Nottage’s expedient villain is Michael’s father, Joe Jackson, who abusively dominated his family, with Michael as target. He’s a convenient villain too - he’s dead. Jackson’s mother survives: she’s saintly, consoling her son (in a rousing Gospel rendition of “I’ll Be There”) even while witnessing the father’s abuse. Nottage’s relentless theme: Michael’s genius not only survives but rises above the hateful father.


Enough said about Nottage’s book. Besides phenomenal casting, “MJ”'s orchestrational, choreographic and technical elements are non-pareil to contemporary musicals, leaving in the dust a string of recent jukebox, bio-musicals like “The Cher Show” and “Summer: The Donna Summer Musical”. Even the exceptional “Tina” is a distant second.


Director Wheeldon (ballet-trained choreographer, who directed “An American In Paris”)takes the tour rehearsal venue as a vehicle for Jackon (brilliantly played by Myles Frost, a self-trained actor/singer/dancer/ musician from Washington DC recruited after appearances on television’s talent show “The Voice”) to travel back and forth to milestones in Jackson’s career. Wheeldon’s deftness at seamlessly shifting from, say, Michael as a young boy with his older brothers in The Jackson 5 to his transformation as pop-idol is nothing short of amazing. Jackson is played by three actors: two child actors alternate playing him as Little Michael (in the performance I saw it was an amazing Christian Wilson); teenage Michael when he breaks from the family and becomes a solo artist (Devin Trey Campbell); and the Michael affixed in pop-culture firmament (Myles Frost.) Frost’s portrayal of Jackson, by stature, movement, dance, and vocal interpretation is jaw-dropping.

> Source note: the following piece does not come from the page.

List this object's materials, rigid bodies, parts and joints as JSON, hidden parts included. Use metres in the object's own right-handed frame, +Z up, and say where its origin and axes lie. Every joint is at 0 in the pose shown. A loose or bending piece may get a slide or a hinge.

Thirty-seven (yes, 37) musical numbers jam-pack the show, each perfectly orchestrated by Jason Michael Web (most recently the revival of “The Color Purple”) and David Holcenberg (“Matilda” et al) to the pop-sound of the time from bubble-gum rock of “ABC”, to the R&B Soul Train days of “Dancing Machine”, to the disco heyday of “Don’t Stop “Til You Get Enough” to Jackson’s video piece-de-resistance “Thriller’. It was Jackson who broke the race-barrier on MTV.

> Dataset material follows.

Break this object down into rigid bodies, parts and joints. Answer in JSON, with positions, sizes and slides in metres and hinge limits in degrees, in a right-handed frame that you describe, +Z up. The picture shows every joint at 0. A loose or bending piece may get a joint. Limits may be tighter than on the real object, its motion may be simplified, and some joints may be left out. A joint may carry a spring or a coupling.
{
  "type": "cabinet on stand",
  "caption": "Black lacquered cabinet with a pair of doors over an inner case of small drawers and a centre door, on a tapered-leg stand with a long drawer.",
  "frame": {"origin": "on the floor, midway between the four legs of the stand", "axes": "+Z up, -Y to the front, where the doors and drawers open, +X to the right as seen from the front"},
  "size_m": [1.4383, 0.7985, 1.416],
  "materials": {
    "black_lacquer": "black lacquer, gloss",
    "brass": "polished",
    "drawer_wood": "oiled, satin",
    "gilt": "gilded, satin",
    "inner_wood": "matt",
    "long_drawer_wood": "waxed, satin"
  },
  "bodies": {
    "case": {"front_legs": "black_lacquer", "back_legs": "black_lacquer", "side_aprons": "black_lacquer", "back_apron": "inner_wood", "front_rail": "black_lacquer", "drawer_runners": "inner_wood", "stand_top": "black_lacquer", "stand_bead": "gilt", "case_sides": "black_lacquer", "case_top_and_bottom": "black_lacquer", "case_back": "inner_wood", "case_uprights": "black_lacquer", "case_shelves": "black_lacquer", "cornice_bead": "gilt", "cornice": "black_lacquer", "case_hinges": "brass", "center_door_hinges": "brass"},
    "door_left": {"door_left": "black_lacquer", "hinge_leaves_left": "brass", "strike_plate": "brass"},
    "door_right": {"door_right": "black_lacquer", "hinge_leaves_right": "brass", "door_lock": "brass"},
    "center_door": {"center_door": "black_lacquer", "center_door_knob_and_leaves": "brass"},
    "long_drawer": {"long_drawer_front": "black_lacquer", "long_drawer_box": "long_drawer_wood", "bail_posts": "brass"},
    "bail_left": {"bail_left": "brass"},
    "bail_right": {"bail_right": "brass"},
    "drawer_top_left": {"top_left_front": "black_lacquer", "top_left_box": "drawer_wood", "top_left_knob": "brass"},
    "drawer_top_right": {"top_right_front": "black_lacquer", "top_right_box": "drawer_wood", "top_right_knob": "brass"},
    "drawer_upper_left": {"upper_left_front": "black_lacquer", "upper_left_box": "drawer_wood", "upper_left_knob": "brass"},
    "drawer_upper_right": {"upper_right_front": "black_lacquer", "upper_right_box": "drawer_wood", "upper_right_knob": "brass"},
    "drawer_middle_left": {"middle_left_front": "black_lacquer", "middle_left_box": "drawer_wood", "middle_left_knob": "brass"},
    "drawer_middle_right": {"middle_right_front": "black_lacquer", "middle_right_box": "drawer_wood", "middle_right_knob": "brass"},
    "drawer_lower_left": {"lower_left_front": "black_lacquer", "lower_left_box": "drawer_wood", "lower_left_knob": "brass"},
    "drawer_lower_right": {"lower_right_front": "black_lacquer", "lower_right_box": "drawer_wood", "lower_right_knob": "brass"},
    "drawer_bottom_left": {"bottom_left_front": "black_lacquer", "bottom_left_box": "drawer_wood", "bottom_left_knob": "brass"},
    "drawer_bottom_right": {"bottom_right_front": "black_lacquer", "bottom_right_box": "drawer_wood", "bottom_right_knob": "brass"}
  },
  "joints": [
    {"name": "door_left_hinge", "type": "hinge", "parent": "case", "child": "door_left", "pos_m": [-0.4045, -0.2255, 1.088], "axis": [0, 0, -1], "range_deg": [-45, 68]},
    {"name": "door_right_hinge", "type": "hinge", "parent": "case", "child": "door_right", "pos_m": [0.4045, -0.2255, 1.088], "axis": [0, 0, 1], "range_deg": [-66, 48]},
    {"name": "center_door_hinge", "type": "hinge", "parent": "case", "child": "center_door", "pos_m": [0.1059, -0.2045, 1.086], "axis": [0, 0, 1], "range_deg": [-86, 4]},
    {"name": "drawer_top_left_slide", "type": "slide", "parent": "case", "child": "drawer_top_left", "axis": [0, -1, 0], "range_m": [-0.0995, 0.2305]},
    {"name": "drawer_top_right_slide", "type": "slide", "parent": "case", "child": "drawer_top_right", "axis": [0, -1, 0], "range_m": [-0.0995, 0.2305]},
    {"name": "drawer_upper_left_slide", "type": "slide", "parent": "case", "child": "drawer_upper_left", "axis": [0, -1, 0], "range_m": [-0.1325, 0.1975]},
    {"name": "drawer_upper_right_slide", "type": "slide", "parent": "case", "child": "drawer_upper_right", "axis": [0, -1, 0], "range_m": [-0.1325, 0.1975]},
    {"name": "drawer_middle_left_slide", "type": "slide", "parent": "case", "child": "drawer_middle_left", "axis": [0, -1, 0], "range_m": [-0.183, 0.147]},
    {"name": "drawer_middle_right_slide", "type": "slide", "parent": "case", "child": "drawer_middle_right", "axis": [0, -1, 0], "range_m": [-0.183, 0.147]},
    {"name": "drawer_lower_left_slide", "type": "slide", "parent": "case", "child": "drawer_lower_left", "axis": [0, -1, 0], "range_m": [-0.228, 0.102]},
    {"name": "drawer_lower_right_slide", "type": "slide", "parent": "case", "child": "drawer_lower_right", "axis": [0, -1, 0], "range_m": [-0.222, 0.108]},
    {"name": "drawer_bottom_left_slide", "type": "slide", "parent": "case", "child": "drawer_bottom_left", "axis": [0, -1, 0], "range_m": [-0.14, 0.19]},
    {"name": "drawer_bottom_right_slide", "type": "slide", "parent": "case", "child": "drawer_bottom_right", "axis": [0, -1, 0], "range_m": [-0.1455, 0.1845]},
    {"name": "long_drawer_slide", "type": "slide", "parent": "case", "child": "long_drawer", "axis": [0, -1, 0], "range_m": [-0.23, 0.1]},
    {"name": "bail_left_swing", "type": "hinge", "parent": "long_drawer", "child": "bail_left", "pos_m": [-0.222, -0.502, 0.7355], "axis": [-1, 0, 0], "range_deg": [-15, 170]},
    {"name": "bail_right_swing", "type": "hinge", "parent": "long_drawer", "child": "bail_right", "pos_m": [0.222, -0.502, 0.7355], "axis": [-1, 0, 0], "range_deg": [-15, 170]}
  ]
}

As Jackson’s production goals for the Dangerous tour become more costly and pressures on him mount, the ultimate staging of the “Thriller” video takes a phantasmagoric turn. Jackson hallucinates that the lead corpse chasing him is his father (played by Qeuntin Earl Darrington, who also plays Rob the tour manager). To keep the increasingly expensive tour going, Jackson finally agrees to mortgage his estate, Neverland, the closest Jackson gets to moral choice.


Back to the genius of “MJ”. The dance ensemble has got to be the most muscular ever assembled for a Broadway show. Wheeldon doesn’t just replicate choreography associated with Jackson brother’s routines or Michael's solo performances and videos. The most original number comes when Wheeldon crafts a dance sequence which shows how Michael adapted dance moves from Fred Astaire, the Isley Brothers, and Bob Fosse, the Fosse part being the most inspired choreography of the show. (if you want to see how literally Jackson borrowed directly from Fosse watch Fosse’s dance routine as the snake in the desert in the 1974 fim version of “The Little Prince”.)

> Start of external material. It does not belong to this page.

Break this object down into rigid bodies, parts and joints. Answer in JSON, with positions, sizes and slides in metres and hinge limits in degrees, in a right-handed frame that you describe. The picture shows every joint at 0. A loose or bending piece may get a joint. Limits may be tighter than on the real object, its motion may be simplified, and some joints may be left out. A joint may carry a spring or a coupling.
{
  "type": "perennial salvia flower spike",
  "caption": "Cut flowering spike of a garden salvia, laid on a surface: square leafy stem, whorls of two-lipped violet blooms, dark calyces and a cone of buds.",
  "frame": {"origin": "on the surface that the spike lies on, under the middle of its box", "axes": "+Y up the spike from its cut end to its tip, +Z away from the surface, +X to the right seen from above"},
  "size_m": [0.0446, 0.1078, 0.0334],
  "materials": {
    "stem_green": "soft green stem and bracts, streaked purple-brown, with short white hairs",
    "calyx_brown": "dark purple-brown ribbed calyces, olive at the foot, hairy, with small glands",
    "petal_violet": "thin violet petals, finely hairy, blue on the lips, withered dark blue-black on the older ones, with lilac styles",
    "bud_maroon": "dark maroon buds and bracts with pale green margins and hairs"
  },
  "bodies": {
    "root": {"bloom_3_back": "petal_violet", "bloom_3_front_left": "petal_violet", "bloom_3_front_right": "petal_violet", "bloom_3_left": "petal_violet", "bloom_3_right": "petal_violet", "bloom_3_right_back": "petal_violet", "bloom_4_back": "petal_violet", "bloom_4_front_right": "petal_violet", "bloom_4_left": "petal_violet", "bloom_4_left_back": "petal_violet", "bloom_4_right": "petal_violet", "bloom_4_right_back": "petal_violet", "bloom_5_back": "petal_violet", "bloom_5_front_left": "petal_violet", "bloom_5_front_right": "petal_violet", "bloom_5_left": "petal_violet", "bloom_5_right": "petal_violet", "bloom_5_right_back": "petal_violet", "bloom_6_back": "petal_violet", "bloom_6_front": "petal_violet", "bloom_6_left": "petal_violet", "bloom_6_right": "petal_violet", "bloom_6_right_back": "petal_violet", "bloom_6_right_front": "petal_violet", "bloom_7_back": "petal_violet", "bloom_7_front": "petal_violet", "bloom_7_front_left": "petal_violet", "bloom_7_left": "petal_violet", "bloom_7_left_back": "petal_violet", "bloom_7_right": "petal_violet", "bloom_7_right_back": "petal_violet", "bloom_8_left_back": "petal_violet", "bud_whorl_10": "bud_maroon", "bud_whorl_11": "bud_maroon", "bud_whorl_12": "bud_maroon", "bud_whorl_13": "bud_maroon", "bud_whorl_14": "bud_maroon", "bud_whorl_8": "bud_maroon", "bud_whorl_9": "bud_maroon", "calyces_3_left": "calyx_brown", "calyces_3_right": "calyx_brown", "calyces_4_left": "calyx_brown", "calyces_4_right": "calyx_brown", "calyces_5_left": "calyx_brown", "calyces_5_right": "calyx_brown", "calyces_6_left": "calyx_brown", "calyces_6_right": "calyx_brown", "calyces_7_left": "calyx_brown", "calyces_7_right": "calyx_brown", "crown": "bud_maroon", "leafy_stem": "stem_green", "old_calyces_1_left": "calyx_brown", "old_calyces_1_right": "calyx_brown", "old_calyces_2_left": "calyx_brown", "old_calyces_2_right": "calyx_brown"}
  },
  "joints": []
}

Technically, “MJ” never ceases to astound, from costumes by Paula Tazewll (Tony winner for “Hamilton”) to scene changes against the backdrop of rehearsal studio by production designer Derk McLane (recent Tony winner for “Moulin Rouge”). But Director Wheeldon saves the show’s staging masterstroke of lighting and sound design until the final scene where Jackson alone stands triumphant in an arena on Dangerous tour. It’s one of those goose-bump theater moments. Two codas cum finales follow in celebration of not only Jackson’s music but also the show his musical catalog begot. The success of “MJ '' is Jackson’s musical performance genius. Just don't be bothered by what’s left out.